> SUPPLIED DATA
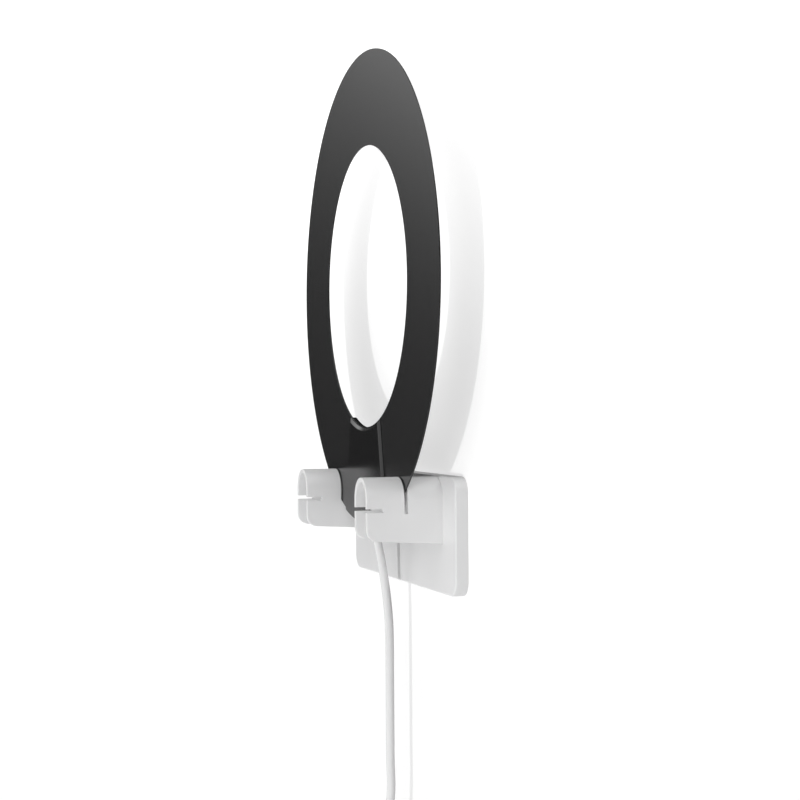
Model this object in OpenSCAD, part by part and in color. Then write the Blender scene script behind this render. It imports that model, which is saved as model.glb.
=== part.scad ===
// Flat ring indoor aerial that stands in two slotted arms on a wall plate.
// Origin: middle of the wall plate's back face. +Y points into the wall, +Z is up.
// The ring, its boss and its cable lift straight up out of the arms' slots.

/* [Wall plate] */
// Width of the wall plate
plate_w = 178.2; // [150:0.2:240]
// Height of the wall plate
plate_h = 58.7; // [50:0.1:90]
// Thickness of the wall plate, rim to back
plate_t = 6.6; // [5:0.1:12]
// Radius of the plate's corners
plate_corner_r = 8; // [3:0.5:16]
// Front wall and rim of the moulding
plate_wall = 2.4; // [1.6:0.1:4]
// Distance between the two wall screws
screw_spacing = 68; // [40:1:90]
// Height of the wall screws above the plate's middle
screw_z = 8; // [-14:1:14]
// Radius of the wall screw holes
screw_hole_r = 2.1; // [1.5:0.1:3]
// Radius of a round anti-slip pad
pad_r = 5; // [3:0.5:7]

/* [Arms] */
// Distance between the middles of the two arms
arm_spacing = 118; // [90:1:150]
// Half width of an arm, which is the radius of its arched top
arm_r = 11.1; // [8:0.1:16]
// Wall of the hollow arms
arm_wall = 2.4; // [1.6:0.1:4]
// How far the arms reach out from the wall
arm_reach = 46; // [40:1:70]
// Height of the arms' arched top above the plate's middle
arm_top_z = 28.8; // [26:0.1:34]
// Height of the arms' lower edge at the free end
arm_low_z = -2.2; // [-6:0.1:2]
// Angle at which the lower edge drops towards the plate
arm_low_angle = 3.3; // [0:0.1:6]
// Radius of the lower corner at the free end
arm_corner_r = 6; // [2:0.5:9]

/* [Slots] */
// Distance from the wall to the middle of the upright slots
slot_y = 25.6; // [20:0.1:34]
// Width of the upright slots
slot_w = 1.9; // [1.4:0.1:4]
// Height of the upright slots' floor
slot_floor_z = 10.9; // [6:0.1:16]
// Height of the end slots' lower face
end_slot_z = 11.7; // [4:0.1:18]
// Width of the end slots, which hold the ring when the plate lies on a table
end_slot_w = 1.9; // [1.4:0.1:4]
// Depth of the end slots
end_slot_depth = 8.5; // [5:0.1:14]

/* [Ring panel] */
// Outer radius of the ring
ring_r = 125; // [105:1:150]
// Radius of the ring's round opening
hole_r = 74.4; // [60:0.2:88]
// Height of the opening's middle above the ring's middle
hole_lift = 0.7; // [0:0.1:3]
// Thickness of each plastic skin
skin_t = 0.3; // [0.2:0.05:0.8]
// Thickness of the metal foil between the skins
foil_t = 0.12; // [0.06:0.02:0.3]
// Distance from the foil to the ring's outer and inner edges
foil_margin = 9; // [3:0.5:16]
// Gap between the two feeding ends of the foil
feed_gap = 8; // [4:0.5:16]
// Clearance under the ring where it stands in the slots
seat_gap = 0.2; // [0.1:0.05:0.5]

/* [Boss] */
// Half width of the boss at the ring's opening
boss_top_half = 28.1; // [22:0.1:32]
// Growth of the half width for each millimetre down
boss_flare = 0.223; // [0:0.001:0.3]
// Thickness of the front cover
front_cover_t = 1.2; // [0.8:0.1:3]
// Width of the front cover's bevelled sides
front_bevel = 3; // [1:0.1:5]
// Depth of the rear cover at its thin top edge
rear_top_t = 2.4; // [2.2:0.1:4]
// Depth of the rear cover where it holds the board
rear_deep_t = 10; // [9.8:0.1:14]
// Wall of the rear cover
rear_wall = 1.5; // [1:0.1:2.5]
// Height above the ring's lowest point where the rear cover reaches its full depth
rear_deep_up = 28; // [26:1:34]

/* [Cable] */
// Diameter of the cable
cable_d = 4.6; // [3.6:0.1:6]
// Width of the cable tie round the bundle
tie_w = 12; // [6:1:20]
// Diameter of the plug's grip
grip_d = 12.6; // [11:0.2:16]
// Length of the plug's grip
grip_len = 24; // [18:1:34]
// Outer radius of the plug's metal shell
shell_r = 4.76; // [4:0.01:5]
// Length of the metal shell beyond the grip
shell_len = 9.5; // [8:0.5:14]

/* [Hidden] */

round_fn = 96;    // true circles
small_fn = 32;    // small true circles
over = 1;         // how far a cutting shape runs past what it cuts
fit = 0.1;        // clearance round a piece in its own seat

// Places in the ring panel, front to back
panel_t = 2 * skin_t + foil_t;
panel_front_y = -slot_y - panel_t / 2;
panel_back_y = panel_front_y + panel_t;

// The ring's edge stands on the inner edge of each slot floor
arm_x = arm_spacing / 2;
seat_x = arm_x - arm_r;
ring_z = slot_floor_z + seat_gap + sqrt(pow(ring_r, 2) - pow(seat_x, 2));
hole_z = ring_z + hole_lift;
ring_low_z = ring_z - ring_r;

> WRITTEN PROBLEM
Reproduce, please, the lines of the material from its first line down to the line containing "the arms' slots.", keeping both ends and nothing beyond them.

> FULL OUTPUT
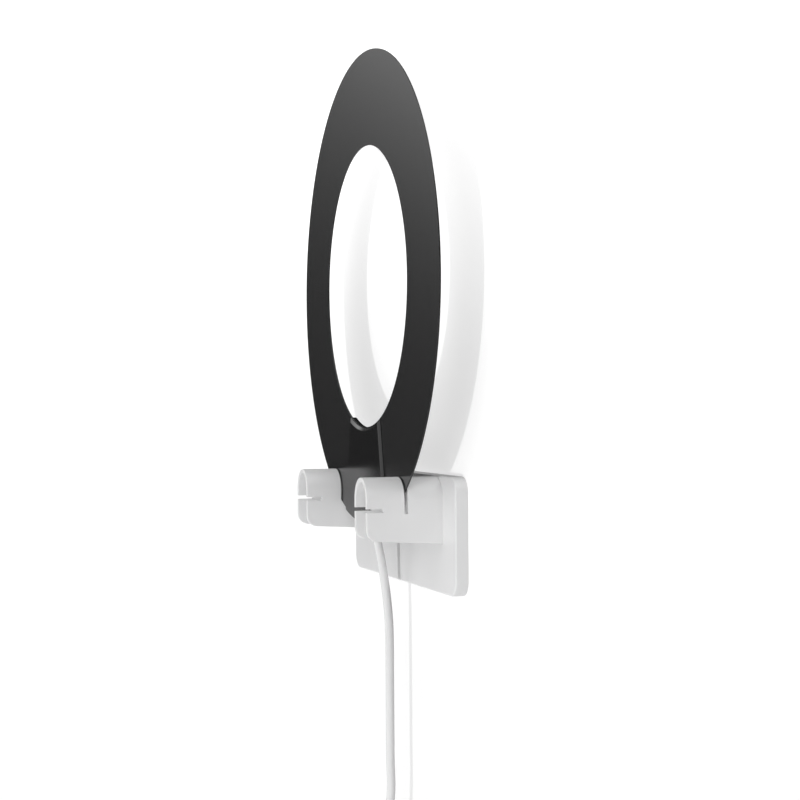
Model this object in OpenSCAD, part by part and in color. Then write the Blender scene script behind this render. It imports that model, which is saved as model.glb.
=== part.scad ===
// Flat ring indoor aerial that stands in two slotted arms on a wall plate.
// Origin: middle of the wall plate's back face. +Y points into the wall, +Z is up.
// The ring, its boss and its cable lift straight up out of the arms' slots.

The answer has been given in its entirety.